Bei dem ersten Konzert nach seiner Krebs-OP rockte Sänger Dave Gahan gestern das Zentralstadion in Leipzig. Depeche Mode lieferten bei ihrem Auftakt der Deutschland-Tour ein energiegeladenes Spektakel der Extraklasse.
Die Fans warten ungeduldig und wirbeln ihre Arme durch die Luft. Um 21.05 Uhr gehen die Monitore an, Depeche Mode betreten die Bühne. Frontmann Dave Gahan platziert sich mit dem Rücken zum Publikum und die Band eröffnet ihre Show mit „In Chains“. Die Masse tanzt, klatscht und feiert das Comeback ihres Dave Gahan. Die Frage, ob der 47-Jährige gesund ist, beantwortet sich spätestens im darauf folgenden Song „Wrong“, der ersten Singleauskopplung aus Depeche Modes neuem Album „Sound Of The Universe“. Gahan ist in schwarz-weiß als Stempeldruck auf den Riesen-Leinwänden zu sehen und seine Mimik verrät, dass er die Show genießt. Die ärztliche Ruheverordnung scheint geholfen zu haben. Er wirkt erholt.
Der Frontmann war Anfang Mai unmittelbar vor dem Konzert in Athen mit einer schweren Magen-Darminfektion ins Krankenhaus eingeliefert worden. Die Diagnose eines bösartigen Blasen-Tumors zog eine Reihe von Konzertabsagen nach sich. Nachdem der Tumor in einem New Yorker Krankenhaus erfolgreich entfernt wurde, feiern Depeche Mode an diesem Abend beim verspäteten Auftakt der Deutschland-Tour ihr großes Comback.
Voller Elan schmettert Gahan einen Hit nach dem anderen und entledigt sich bereits nach dem dritten Song seiner Lederjacke. Sichtlich groß ist die Freude der Fans über den alten Hit „Walking In My Shoes“ (1993), bei dem der Sänger ausgelassen auf der Bühne performt, den Mikrofonständer in die Luft reißt und flotte Tanzeinlagen hinlegt. Auch in „It’s No Good“ demonstriert er seinen berühmten Hüftschwung. Die Keyboard-Parts der 1986er Single „A Question of Time“ bringen nicht nur die Masse zum Beben, sondern bewegen auch den Sänger zu wilden Pirouetten. Ein Luftkuss an das Publikum nach „Fly On The Windscreen“ demonstriert seine Dankbarkeit.

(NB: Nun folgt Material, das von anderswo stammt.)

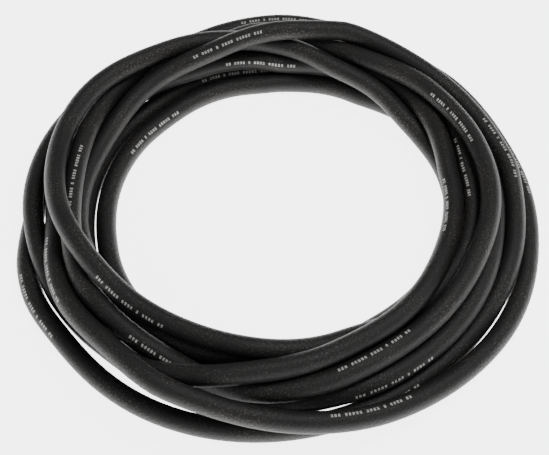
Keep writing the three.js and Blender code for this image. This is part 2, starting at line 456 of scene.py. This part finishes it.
def cover_material(colours):
    """Cloth-cured nitrile rubber cover: the wrap leaves a fine weave print that catches the light."""
    material, tree, shader = new_material("Nitrile rubber cover, cloth-cured")
    uv = node(tree, "ShaderNodeUVMap", {"uv_map": "Along"}).outputs[0]
    # Faint ridges of the wrapping cloth about 3.4 mm apart, slanting round the hose. A diagonal wave of
    # scale 1 repeats every 0.4443 units across its bands.
    ridges = node(
        tree,
        "ShaderNodeTexWave",
        {"bands_direction": "DIAGONAL"},
        Vector=uv,
        Scale=0.4443 / (3.36 * MM),
        Distortion=1.6,
    )
    # Fine speckle of the weave print, in cells of 1.3 mm, coarser than the real thread so that it shows
    speckle = node(tree, "ShaderNodeTexNoise", Vector=uv, Scale=1 / (1.3 * MM), Detail=3.0, Roughness=0.7)
    # Slow change of tone where the cover has been handled, in cells of 50 mm
    handled = node(tree, "ShaderNodeTexNoise", Vector=uv, Scale=1 / (50 * MM), Detail=2.0, Roughness=0.5)
    height = node(
        tree,
        "ShaderNodeMix",
        {"data_type": "FLOAT"},
        i0=0.12,
        i2=speckle.outputs[0],
        i3=ridges.outputs[1],
    )
    bump = node(tree, "ShaderNodeBump", Strength=0.8, Distance=0.4 * MM, Height=height.outputs[0])
    tone = node(
        tree,
        "ShaderNodeMapRange",
        i0=speckle.outputs[0],
        i1=0.35,
        i2=0.72,
        i3=0.0,
        i4=0.75,
    )
    slow = node(
        tree, "ShaderNodeMath", {"operation": "MULTIPLY"}, i0=tone.outputs[0], i1=handled.outputs[0]
    )
    colour = node(
        tree,
        "ShaderNodeMix",
        {"data_type": "RGBA"},
        i0=slow.outputs[0],
        i6=hex_to_linear(colours.cover),
        i7=hex_to_linear(colours.cover_bloom),
    )
    # Specks of talc left from the cure, and with them painted glints where the weave print catches the
    # light, in cells of 1.5 mm, thicker in some stretches than in others
    specks = node(tree, "ShaderNodeTexNoise", Vector=uv, Scale=1 / (1.5 * MM), Detail=1.0, Roughness=0.5)
    shown = node(tree, "ShaderNodeMapRange", i0=specks.outputs[0], i1=0.55, i2=0.72, i3=0.0, i4=0.7)
    thick = node(tree, "ShaderNodeMapRange", i0=handled.outputs[0], i1=0.42, i2=0.65, i3=0.15, i4=1.0)
    talc_and_glint_mask = node(
        tree, "ShaderNodeMath", {"operation": "MULTIPLY"}, i0=shown.outputs[0], i1=thick.outputs[0]
    )
    # Mixes in the pale specks: talc, and painted glints of the weave print
    whole = node(
        tree,
        "ShaderNodeMix",
        {"data_type": "RGBA"},
        i0=talc_and_glint_mask.outputs[0],
        i6=colour.outputs[2],
        i7=hex_to_linear(colours.talc_and_glint),
    )
    rough = node(tree, "ShaderNodeMapRange", i0=speckle.outputs[0], i1=0.3, i2=0.7, i3=0.68, i4=0.42)
    tree.links.new(whole.outputs[2], shader.inputs["Base Color"])
    tree.links.new(rough.outputs[0], shader.inputs["Roughness"])
    tree.links.new(bump.outputs[0], shader.inputs["Normal"])
    shader.inputs["Specular IOR Level"].default_value = 0.27
    shader.inputs["IOR"].default_value = 1.52
    return material


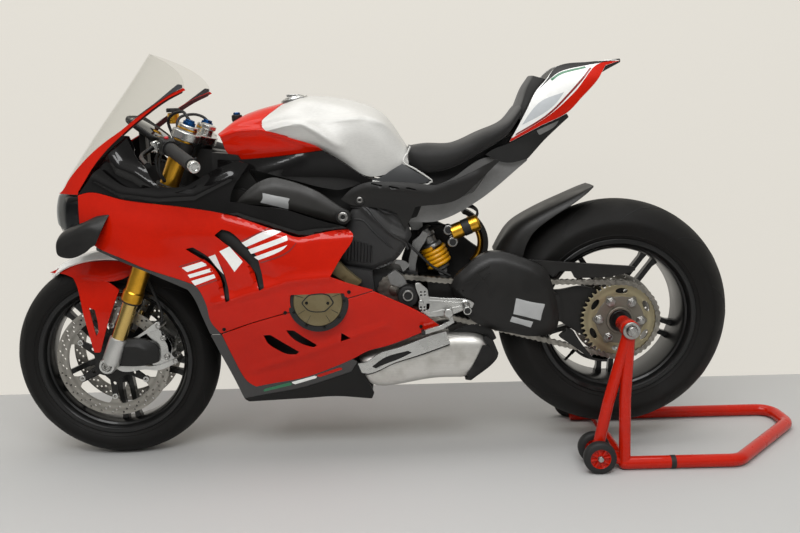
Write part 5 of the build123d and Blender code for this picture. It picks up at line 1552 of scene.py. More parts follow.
# ---- seat and tail ------------------------------------------------------------------------------------
@dataclass
class Seat:
    """The rider's pad, the small back pad, the tail cowl and the frame that carries them."""

    pad: Net = (
        ((880, 0, 846), (880, 60, 848), (879, 76, 860), (879, 80, 876), (880, 74, 890), (881, 50, 898),
         (881, 0, 900)),
        ((926, 0, 826), (926, 76, 826), (928, 94, 838), (930, 100, 860), (930, 92, 884), (930, 60, 902),
         (930, 0, 906)),
        ((1000, 0, 836), (1000, 92, 838), (1002, 112, 850), (1004, 120, 868), (1004, 112, 890), (1004, 74, 902),
         (1004, 0, 906)),
        ((1080, 0, 876), (1080, 100, 878), (1080, 120, 890), (1082, 128, 906), (1084, 120, 924), (1084, 80, 934),
         (1084, 0, 936)),
        ((1150, 0, 920), (1150, 100, 922), (1150, 118, 932), (1150, 124, 944), (1152, 116, 956), (1152, 80, 962),
         (1152, 0, 962)),
        ((1190, 0, 972), (1190, 92, 974), (1190, 110, 982), (1190, 114, 990), (1190, 108, 998), (1190, 74, 1004),
         (1190, 0, 1005)))
    tail: Net = (
        ((1160, 0, 908), (1160, 80, 908), (1162, 100, 912), (1182, 110, 946), (1208, 106, 992), (1234, 70, 1036),
         (1240, 0, 1044)),
        ((1206, 0, 934), (1206, 80, 932), (1208, 100, 940), (1226, 108, 976), (1244, 98, 1022), (1262, 60, 1068),
         (1266, 0, 1076)),
        ((1262, 0, 956), (1262, 74, 954), (1264, 96, 963), (1274, 102, 1006), (1288, 86, 1066), (1294, 48, 1098),
         (1296, 0, 1104)),
        ((1322, 0, 984), (1322, 62, 984), (1326, 80, 995), (1330, 80, 1032), (1340, 58, 1084), (1346, 34, 1108),
         (1346, 0, 1116)),
        ((1372, 0, 1034), (1372, 46, 1034), (1374, 60, 1043), (1382, 60, 1068), (1390, 40, 1098),
         (1394, 22, 1112), (1394, 0, 1120)),
        ((1420, 0, 1082), (1420, 26, 1082), (1422, 36, 1087), (1428, 30, 1099), (1432, 22, 1110),
         (1434, 12, 1118), (1434, 0, 1123)),
        ((1484, 0, 1116), (1484, 7, 1116), (1484, 11, 1118), (1484, 12, 1121), (1484, 10, 1124), (1484, 6, 1126),
         (1484, 0, 1127)))
    side: Skin = Skin((905, 950, 1010, 1070, 1105, 1130),
                      ((1150, 106, 114, 112, 100, 84, 76), (1210, 106, 116, 112, 92, 72, 66),
                       (1270, 92, 106, 108, 90, 60, 44), (1330, 76, 84, 93, 84, 50, 34),
                       (1400, 56, 60, 66, 68, 44, 26), (1484, 24, 24, 22, 20, 16, 10)))
    cowl: tuple[Point, ...] = (
        (1158, 904), (1180, 944), (1206, 992), (1232, 1040), (1262, 1071), (1284, 1096), (1306, 1109), (1386, 1117),
        (1470, 1123), (1483, 1120), (1438, 1107), (1408, 1066), (1362, 1020), (1320, 980), (1244, 946))
    bands: tuple[tuple[tuple[Point, ...], int], ...] = (
        (((1159, 905), (1244, 947), (1320, 981), (1362, 1021), (1408, 1067), (1438, 1108), (1482, 1120),
          (1430, 1116), (1406, 1106), (1339, 1034), (1271, 977), (1163, 914)), 1),
        (((1236, 1041), (1264, 1071), (1284, 1096), (1306, 1110), (1386, 1118), (1478, 1122), (1384, 1109),
          (1302, 1091), (1272, 1072)), 2),
        (((1274, 1072), (1302, 1089), (1377, 1106), (1380, 1101), (1302, 1082), (1278, 1067)), 3),
        (((1244, 1012), (1310, 1036), (1290, 1010), (1258, 984), (1192, 950), (1212, 980)), 4),
        (((1176, 927), (1262, 978), (1330, 1040), (1390, 1102), (1396, 1101), (1333, 1035), (1265, 974),
          (1175, 922)), 5))

    def build(self, shop: Workshop) -> None:
        """Make the seat, the tail and what holds them.

        Args:
            shop: puts the pieces on their bodies.
        """
        pad = shop.fit("seat_pad", skinned(self.pad, 8, 6), VINYL, "seat", sharp=60.0)
        hump = (
            ((1200, 0, 962), (1200, 84, 962), (1196, 98, 964), (1184, 98, 968), (1176, 84, 970), (1174, 0, 972)),
            ((1222, 0, 1000), (1222, 80, 1000), (1214, 94, 1003), (1200, 92, 1008), (1194, 78, 1010),
             (1191, 0, 1012)),
            ((1246, 0, 1042), (1246, 68, 1042), (1238, 82, 1045), (1218, 80, 1050), (1210, 66, 1052),
             (1207, 0, 1054)),
            ((1266, 0, 1072), (1266, 56, 1071), (1260, 68, 1074), (1238, 64, 1081), (1230, 52, 1084),
             (1227, 0, 1086)))
        back_pad = shop.fit("back_pad", skinned(hump, 8, 6), VINYL, sharp=60.0)
        shop.fit("tail_core", skinned(self.tail, 8, 6), SATIN_BLACK, sharp=40.0)
        cowl = panel(flowing(self.cowl, 5, fillet=2), self.side, 5.0, step=6.0)
        shop.fit("tail_skin", cowl.both(), WHITE, "tail_fairing", 0.8)
        film = Shape()
        for outline, slot in self.bands:
            film.join(panel(flowing(outline, 4, fillet=1.0), self.side.raised(0.45), 0.4, step=5.0, slot=slot - 1))
        shop.fit("tail_stripes", film.both(), [RED, SATIN_BLACK, GREEN, GREY, RED_LINE], slot="white_paint")
        self.build_underside(shop)

    def build_underside(self, shop: Workshop) -> None:
        """Make the black tray and the alloy subframe.

        Args:
            shop: puts the pieces on their bodies.
        """
        low = flowing([(1092, 872), (1130, 853), (1161, 848), (1210, 858), (1262, 912), (1304, 950), (1326, 968),
                       (1319, 978), (1244, 943), (1160, 902), (1110, 884)], 6)
        filler = plate(flowing([(890, 846), (905, 862), (1000, 842), (1040, 858), (1090, 884), (1150, 912),
                                (1200, 944), (1216, 880), (1150, 846), (1090, 838), (1030, 780), (930, 780)], 8),
                       -66, 66)
        tray = panel(low, self.side.raised(-4.0), 30.0, step=8.0).both().join(
            filler,
            plate(flowing([(1120, 862), (1206, 866), (1262, 924), (1300, 956), (1240, 938), (1150, 896)], 8), -72, 72))
        clip = panel(flowing([(1233, 934), (1297, 960), (1286, 945), (1242, 921)], 4), self.side.raised(-2.5), 4.0,
                     step=6.0)
        shop.fit("tail_clips", clip.both(), CAST_ALLOY, bevel=0.6)
        shop.fit("tail_tray", tray, MATT_BLACK, "undertail", 1.5)
        rail = plate(flowing([(873, 688), (960, 690), (1070, 742), (1210, 852), (1212, 868), (1130, 862),
                              (1060, 768), (1000, 748), (905, 740), (852, 724)], 8), 72, 88)
        upper = plate(flowing([(905, 739), (960, 740), (1000, 780), (1128, 848), (1130, 862), (1090, 862),
                               (985, 800), (905, 780)], 8), 72, 87)
        beams = Shape()
        for outline in (((1160, 838), (1200, 850), (1200, 861), (1185, 860)),
                        ((940, 700), (964, 700), (964, 722), (940, 722))):
            beams.join(plate(outline, -73, 73))
        for back, up in ((1005, 786), (935, 765)):
            for sign in (1, -1):
                beams.join(turned([(0, 7), (44, 7)], at(back, up, sign * 80), Vector((0, sign, 0)), 16))
        shop.fit("subframe_rails", rail.both().join(upper.both(), beams), CAST_ALLOY, "subframe", 1.5)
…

Man staunt über seine unglaublich gute Verfassung. Keine Anzeichen von Erschöpfung. Und dennoch gewährt man ihm eine kurze Pause, als Martin Gore bei „Jezebel“ ein Gitarrensolo auf dem beleuchteten Bühnensteg hinlegt und mit „A Question Of Lust“ für laute Jubelschreie und Gänsehaut seitens des Publikums sorgt. Bei Gahans Rückkehr auf die Bühne, schwingt er die Arme und erstrahlt in neuem Glanz. Obwohl an dieser Stelle deutlich wird, dass die neuen Lieder sich live erst noch bewähren müssen und eine andere Wirkung beim Publikum erzielen, überzeugt der Wave-Sound der britischen Band in jeder Minute. Depeche Mode gelingt die Mischung aus „Sound Of The Universe“- Songs und alten Klassikern. Der Gesang der Masse bei der Zeile „This Is The Morning Of Our Love“ („I Feel You“) wirkt fast lauter als Gahans Gesang und ihr Sound erfüllt das gesamte Stadion.
Immer wieder unterstützen auch die Visuals auf den großen Video-Leinwänden die transportierten Emotionen. Bei ihrer aktuellen Single „Peace“ laufen schwarz-weiß-Bilder von Friedensbewegungen und Woodstock sowie Atomtests und Kampfflugzeugen. Zusammen mit den heftigen Drums erzielen sie eine überwältigende Wirkung beim Publikum. Bei „Policy Of Truth“ tauchen nicht nur auf den Displays, sondern auch in den vorderen Reihen des Publikums bunte Luftballons auf. Das Highlight der gesamten Show liefern Depeche Mode dann mit „Enjoy The Silence“, bei dem die Musiker als Astronauten auf den Leinwänden erscheinen. Die Masse erhebt sich von ihren Sitzen und als das Keyboard-Solo ertönt, tänzelt Dave Gahan auf dem Bühnensteg nach vorn. Seine ungebrochene Präsenz bestätigt sich auch bei „Never Let Me Down Again“, bei dem er in nacktem Oberkörper sichtlich den Moment genießt, auf der Bühne stehen zu können, während tausende Menschen mit ihren Armen winken.
Nach anderthalb Stunden Performance verlässt die Band erstmals die Bühne, um wenig später mit alten Hymnen zurückzukehren. Zugaben wie „Stripped“, „Master and Servant“ oder „Strange Love“, bei dem die Leinwände das Liebesspiel zweier Frauen offenbaren, treffen auf frenetischen Applaus, der in einer weiteren Bühnenrückkehr von Depeche Mode mündet. Dem von schrammelnder Gitarre und Drumgewitter begleitetem „Personal Jesus“ folgt das ruhige Duett „Waiting for the Night“. Nur vom Keyboard begleitet, hinterlassen Gore und Gahan die 40.000 Fans in schwelgender Atmosphäre.